Hard questions. Good post!
very, very well written, from your heart to my heart
I think about things like this all the time when I hear things such as a hair salon for American Girl Dolls in America. Seriously… we pay to get a doll a haircut when people can’t eat! Then I always have to put myself in check and think about how my family lives with excess as well. The question is how to find balance… Our girl scout troop is stuffing buddy packs next Saturday at a kids volunteer experience. You all are welcome to join. (I am already perplexed about being snack volunteer for this event. Seems like a good time to maybe skip a snack. Sometimes being a thinker is a pain!)
Ever so slowly, with influence in every aspect of N. American living, we truly have become the Nero’s fiddling while Rome burns. In mind, body and spirit.
What do we do? Exactly what you are doing, I believe. Become aware, take action in ways that are in front of us and talk/write about it.
You’ve inspired me – in many ways with this article. See? It works!
You have inspired me too. Thanks.
America’s best chance to affect the misery in N. Korea was in 1953.
I guessed wrong that the famine sculpture was Ukrainian. It reminds of Kaethe Kollwitz’ work, in which hunger figures prominently.
very heartwarming and inspiring kathleen
I agree with Kkollwitz on Korea in 1953. The people were starving then and starve now because of a communist government and the Kim dictatorship. The aid we sent goes into the pockets of the bureaucrats and not to the people.
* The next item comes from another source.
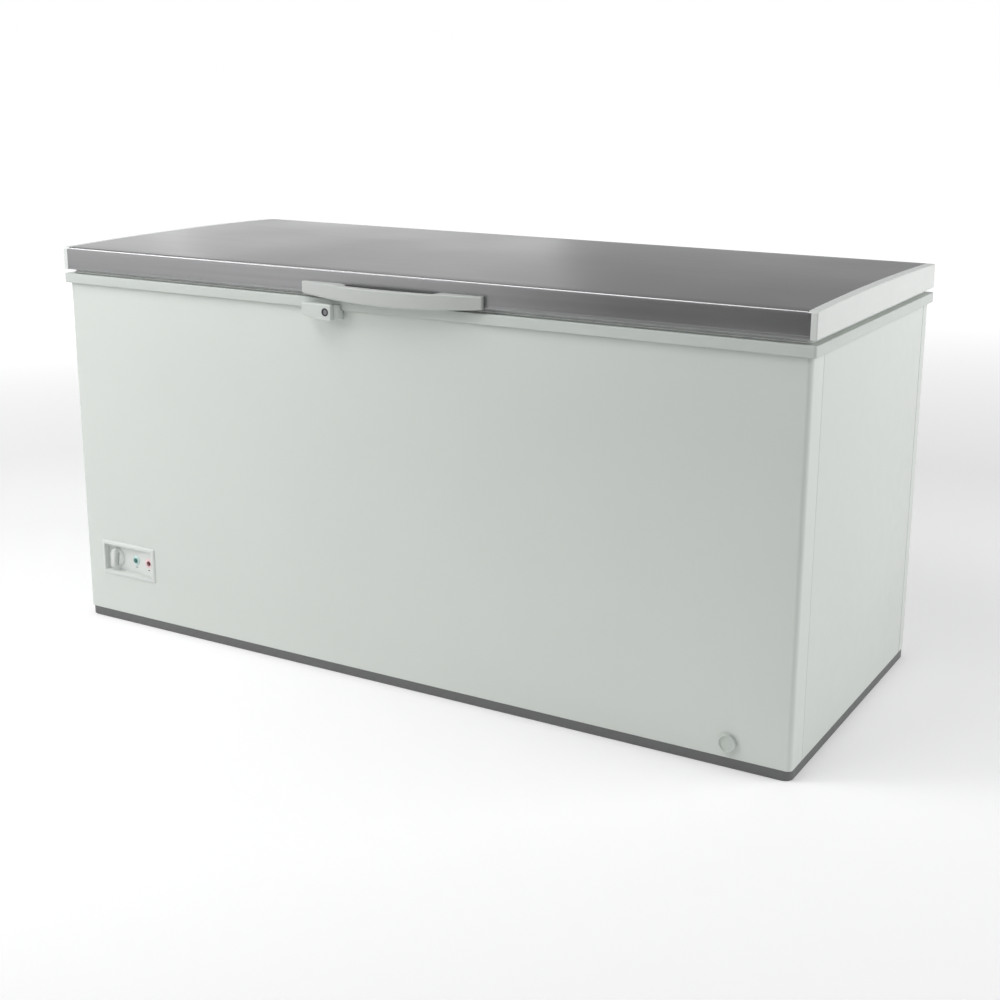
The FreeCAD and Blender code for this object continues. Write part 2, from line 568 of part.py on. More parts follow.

Satellite photos indicate something like a quarter million people in one concentration camp where people are starving. How they got to the camps is another story.
Now about us. God put us here in this time and place for our salvation and that of others. You’re doing the right thing by teaching your kids to be giving and by not living extravagantly. You’re raising them in a God-centered family. Who knows what God has planned for them for the good of others? They will be ready, though because you are doing His will.
Feeling guilty and starving yourself and your kids won’t make anybody less hungry elsewhere. Just keep on doing God’s will as you are and keep praying for the poor and hungry. His will is difficult enough as He sands off our rough edges through family life. The problem of hunger is so big only God can fix it. And if we are struck to the heart by these awful realities, it’s because we have the gift of compassion and truly see others as our neighbor, for which we can glorify God and renew our practices of self-denial that no one sees but Him.
Wow. I am inspired… and convicted. Thank you.
Great thinking, inspiring post. What can we do? We can, personally, stop wasting what we have. We can cut out giving expensive or even inexpensive gifts no one needs and take that small amount of cash and give it to 4 star charities that work in exactly that area – poverty and hunger. But one suggestion.
I second Stephanie’s Dec 14th comment. Add fish, avocados, & nuts. And yes you have to GIVE UP THE BREAD. Also, be sure you consume high fiber foods that make it to the large intestine which is where the satisfaction hormones are released when the food reaches that part of the digestive system. THAT’S KEY!!